### WHAT IS BEING ASKED
Everything from the line containing "open_forms.append(build_skirt(fruit + flowers))" to the line containing "BASE_HALF_DEPTH = 0.106", both lines included, must be copied exactly; nothing else should be.

### DATA FOR PROCESSING
* begin *

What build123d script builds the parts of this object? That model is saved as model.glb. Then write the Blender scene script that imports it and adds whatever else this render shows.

* end *
* begin *

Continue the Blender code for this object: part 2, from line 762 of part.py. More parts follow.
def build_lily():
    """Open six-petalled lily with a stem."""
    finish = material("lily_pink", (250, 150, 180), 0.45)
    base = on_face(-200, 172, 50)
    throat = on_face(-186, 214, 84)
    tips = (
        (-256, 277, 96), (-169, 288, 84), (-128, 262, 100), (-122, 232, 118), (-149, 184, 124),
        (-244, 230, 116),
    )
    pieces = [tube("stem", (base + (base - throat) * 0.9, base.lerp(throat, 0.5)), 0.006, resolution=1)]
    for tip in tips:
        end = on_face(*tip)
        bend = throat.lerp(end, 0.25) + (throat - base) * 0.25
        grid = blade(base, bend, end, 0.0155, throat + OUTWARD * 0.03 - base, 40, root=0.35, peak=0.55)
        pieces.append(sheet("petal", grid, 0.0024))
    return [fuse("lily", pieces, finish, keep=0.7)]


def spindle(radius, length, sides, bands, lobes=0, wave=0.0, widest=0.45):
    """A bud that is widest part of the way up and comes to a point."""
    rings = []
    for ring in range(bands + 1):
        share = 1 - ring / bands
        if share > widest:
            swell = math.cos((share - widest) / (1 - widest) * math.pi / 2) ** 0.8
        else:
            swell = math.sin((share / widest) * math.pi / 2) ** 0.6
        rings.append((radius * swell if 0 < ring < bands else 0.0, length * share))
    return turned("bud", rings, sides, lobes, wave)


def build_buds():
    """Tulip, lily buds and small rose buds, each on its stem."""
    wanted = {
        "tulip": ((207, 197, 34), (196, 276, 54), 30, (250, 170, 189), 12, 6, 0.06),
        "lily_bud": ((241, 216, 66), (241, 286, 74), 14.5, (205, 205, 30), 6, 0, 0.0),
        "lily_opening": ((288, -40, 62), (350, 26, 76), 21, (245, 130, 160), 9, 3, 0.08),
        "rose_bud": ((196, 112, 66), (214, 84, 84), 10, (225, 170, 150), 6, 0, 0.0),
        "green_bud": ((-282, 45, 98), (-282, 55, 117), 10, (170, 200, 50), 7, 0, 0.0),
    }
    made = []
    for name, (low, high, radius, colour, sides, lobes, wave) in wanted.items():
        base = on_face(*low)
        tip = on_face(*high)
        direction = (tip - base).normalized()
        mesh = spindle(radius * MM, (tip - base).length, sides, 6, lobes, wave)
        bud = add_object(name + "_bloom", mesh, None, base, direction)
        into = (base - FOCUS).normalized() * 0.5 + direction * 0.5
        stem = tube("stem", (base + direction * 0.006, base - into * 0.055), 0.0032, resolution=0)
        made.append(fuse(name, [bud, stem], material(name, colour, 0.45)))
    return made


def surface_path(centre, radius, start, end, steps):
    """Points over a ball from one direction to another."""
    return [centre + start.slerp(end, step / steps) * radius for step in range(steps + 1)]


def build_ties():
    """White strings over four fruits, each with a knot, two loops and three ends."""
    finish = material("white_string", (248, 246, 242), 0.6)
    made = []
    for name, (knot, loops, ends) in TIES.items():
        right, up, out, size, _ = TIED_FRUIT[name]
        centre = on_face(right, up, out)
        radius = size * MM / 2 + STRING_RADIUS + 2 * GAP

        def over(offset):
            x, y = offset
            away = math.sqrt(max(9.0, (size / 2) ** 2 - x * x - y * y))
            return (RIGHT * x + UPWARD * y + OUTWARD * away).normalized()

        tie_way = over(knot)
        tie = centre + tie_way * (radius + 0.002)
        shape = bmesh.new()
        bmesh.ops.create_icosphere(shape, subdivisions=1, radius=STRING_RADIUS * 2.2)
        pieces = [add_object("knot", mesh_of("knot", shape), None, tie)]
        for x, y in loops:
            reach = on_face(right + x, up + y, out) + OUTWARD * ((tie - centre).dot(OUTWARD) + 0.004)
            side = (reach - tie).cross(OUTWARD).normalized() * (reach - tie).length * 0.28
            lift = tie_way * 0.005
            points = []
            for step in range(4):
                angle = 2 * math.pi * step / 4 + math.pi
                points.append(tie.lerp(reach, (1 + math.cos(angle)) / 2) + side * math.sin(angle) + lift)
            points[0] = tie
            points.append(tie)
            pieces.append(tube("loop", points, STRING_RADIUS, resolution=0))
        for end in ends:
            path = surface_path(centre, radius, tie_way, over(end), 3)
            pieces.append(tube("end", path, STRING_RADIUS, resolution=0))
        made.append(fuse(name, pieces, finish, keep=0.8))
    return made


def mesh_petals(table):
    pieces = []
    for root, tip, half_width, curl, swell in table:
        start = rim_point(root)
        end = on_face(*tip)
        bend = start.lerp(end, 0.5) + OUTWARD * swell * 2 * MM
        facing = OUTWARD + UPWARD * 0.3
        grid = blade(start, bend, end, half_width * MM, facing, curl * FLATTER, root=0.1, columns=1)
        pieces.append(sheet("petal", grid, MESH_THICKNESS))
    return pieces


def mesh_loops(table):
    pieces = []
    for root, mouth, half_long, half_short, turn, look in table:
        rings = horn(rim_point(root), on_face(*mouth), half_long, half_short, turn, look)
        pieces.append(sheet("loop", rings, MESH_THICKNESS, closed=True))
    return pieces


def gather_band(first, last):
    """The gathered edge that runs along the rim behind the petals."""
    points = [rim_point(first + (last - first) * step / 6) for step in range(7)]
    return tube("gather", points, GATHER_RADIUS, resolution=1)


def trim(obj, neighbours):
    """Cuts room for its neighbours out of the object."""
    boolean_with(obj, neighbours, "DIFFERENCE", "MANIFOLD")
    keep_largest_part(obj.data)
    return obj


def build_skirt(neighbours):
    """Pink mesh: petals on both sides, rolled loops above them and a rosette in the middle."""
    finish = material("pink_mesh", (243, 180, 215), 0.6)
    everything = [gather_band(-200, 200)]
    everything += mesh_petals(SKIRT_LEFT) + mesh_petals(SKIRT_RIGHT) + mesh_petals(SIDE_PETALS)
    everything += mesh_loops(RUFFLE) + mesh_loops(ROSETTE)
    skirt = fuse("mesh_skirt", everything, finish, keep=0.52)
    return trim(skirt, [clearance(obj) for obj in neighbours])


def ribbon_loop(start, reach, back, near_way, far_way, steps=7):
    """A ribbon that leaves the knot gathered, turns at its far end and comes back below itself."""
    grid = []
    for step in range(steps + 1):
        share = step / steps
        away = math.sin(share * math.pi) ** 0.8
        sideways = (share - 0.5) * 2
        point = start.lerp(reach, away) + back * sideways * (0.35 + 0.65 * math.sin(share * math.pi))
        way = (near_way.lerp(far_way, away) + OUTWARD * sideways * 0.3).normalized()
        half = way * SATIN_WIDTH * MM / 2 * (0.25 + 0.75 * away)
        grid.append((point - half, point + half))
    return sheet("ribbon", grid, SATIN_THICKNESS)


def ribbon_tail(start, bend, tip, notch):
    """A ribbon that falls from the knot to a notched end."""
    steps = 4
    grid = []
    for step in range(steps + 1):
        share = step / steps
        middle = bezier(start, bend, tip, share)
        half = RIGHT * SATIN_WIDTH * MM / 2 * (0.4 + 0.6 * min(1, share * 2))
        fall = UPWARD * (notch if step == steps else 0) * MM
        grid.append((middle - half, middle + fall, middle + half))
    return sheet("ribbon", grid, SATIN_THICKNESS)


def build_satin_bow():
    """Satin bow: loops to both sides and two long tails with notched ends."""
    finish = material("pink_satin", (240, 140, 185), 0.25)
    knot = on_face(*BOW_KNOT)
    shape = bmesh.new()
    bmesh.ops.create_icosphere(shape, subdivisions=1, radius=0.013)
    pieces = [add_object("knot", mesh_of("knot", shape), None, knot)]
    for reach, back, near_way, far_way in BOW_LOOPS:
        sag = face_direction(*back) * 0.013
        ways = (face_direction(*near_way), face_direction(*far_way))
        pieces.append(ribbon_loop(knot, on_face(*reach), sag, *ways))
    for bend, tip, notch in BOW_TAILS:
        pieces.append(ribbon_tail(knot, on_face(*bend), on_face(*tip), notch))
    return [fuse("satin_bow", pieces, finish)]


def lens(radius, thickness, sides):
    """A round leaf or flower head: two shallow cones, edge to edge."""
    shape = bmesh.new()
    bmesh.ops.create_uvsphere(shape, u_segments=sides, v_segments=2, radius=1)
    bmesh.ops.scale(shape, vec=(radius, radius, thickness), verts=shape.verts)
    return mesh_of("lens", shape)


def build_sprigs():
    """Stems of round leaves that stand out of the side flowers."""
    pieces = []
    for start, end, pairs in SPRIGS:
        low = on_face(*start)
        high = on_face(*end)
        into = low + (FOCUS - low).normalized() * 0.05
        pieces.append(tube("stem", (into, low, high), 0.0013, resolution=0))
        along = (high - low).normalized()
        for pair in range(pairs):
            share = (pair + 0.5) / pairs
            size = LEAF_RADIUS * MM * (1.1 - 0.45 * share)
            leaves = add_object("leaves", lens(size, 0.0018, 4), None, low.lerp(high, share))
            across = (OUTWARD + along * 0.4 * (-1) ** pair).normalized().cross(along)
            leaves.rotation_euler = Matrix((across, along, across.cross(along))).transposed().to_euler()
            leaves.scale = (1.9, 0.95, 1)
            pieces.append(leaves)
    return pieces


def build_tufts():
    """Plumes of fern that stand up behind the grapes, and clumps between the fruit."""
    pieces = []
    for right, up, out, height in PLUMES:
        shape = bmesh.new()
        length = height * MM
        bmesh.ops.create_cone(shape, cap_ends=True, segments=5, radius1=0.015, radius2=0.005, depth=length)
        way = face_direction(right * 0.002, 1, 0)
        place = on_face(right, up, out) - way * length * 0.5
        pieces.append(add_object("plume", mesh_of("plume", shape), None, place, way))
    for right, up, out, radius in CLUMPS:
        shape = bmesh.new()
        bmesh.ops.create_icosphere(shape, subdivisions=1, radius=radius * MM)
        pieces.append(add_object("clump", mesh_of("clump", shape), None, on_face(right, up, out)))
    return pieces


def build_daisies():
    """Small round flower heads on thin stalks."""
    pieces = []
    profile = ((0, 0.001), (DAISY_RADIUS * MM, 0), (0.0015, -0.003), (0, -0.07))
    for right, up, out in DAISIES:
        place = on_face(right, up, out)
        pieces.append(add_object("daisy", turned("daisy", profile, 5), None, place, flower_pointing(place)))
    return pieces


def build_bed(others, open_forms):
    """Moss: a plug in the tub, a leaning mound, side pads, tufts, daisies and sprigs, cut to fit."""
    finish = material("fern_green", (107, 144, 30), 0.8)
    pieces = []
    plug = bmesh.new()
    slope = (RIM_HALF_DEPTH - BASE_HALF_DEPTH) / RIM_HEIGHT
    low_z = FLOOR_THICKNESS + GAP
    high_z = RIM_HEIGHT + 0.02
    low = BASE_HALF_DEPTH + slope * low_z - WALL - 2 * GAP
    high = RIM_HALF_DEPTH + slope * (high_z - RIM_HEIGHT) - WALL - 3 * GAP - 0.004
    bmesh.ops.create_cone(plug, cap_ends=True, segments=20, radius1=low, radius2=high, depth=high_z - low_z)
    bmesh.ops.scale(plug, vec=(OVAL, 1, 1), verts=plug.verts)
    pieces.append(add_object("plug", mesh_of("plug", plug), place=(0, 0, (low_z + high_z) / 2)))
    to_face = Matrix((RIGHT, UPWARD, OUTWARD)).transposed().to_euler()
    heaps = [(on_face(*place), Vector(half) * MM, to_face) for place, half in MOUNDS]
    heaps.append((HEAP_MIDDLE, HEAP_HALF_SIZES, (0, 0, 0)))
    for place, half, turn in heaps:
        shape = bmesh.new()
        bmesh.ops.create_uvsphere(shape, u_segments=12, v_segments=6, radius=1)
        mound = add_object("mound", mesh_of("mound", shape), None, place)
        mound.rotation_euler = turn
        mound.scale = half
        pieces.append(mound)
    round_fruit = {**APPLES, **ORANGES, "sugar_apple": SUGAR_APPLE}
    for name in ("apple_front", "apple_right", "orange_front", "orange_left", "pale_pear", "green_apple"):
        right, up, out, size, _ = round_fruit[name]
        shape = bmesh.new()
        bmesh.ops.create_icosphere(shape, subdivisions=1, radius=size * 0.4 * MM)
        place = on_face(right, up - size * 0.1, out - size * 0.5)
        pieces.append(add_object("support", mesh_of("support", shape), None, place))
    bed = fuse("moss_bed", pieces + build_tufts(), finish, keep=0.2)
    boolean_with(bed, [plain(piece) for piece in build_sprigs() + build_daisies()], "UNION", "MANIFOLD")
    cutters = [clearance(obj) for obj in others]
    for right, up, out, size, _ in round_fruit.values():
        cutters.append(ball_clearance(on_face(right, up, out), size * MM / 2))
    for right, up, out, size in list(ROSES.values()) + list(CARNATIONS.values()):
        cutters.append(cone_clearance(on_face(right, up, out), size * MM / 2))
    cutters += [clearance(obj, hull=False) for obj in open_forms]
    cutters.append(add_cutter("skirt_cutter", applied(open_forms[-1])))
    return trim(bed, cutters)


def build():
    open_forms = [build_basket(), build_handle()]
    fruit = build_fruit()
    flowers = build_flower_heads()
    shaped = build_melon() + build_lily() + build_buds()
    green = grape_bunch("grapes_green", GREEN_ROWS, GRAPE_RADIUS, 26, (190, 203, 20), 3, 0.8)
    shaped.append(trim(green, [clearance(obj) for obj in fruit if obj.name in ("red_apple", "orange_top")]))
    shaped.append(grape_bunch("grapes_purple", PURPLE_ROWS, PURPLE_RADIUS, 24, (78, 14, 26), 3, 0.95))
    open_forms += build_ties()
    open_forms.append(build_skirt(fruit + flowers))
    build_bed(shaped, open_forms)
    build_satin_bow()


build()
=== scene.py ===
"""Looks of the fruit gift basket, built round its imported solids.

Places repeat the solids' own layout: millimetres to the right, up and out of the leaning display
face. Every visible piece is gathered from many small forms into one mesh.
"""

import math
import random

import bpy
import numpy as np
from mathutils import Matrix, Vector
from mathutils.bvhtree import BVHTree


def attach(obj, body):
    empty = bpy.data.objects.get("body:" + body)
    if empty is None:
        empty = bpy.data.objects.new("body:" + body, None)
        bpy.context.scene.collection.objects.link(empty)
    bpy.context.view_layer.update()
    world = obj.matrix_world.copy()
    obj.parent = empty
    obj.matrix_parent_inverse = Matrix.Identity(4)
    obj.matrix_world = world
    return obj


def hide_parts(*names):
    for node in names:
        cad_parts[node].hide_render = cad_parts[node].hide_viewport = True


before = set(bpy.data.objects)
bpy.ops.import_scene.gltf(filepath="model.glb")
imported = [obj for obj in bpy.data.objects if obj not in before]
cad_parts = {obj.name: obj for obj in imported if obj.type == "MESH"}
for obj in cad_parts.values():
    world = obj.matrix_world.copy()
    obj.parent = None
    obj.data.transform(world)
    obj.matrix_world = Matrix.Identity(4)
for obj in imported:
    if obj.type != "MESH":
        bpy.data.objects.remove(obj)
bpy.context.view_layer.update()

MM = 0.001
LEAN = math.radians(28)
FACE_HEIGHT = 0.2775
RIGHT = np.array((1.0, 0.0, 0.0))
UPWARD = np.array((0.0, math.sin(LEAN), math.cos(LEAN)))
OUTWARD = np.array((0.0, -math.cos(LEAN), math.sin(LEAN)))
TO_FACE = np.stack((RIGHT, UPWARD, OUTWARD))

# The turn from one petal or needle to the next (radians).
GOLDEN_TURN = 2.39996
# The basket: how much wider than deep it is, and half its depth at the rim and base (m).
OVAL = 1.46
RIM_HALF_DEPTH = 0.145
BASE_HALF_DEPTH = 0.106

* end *

### COMPLETE ANSWER
    open_forms.append(build_skirt(fruit + flowers))
    build_bed(shaped, open_forms)
    build_satin_bow()


build()
=== scene.py ===
"""Looks of the fruit gift basket, built round its imported solids.

Places repeat the solids' own layout: millimetres to the right, up and out of the leaning display
face. Every visible piece is gathered from many small forms into one mesh.
"""

import math
import random

import bpy
import numpy as np
from mathutils import Matrix, Vector
from mathutils.bvhtree import BVHTree


def attach(obj, body):
    empty = bpy.data.objects.get("body:" + body)
    if empty is None:
        empty = bpy.data.objects.new("body:" + body, None)
        bpy.context.scene.collection.objects.link(empty)
    bpy.context.view_layer.update()
    world = obj.matrix_world.copy()
    obj.parent = empty
    obj.matrix_parent_inverse = Matrix.Identity(4)
    obj.matrix_world = world
    return obj


def hide_parts(*names):
    for node in names:
        cad_parts[node].hide_render = cad_parts[node].hide_viewport = True


before = set(bpy.data.objects)
bpy.ops.import_scene.gltf(filepath="model.glb")
imported = [obj for obj in bpy.data.objects if obj not in before]
cad_parts = {obj.name: obj for obj in imported if obj.type == "MESH"}
for obj in cad_parts.values():
    world = obj.matrix_world.copy()
    obj.parent = None
    obj.data.transform(world)
    obj.matrix_world = Matrix.Identity(4)
for obj in imported:
    if obj.type != "MESH":
        bpy.data.objects.remove(obj)
bpy.context.view_layer.update()

MM = 0.001
LEAN = math.radians(28)
FACE_HEIGHT = 0.2775
RIGHT = np.array((1.0, 0.0, 0.0))
UPWARD = np.array((0.0, math.sin(LEAN), math.cos(LEAN)))
OUTWARD = np.array((0.0, -math.cos(LEAN), math.sin(LEAN)))
TO_FACE = np.stack((RIGHT, UPWARD, OUTWARD))

# The turn from one petal or needle to the next (radians).
GOLDEN_TURN = 2.39996
# The basket: how much wider than deep it is, and half its depth at the rim and base (m).
OVAL = 1.46
RIM_HALF_DEPTH = 0.145
BASE_HALF_DEPTH = 0.106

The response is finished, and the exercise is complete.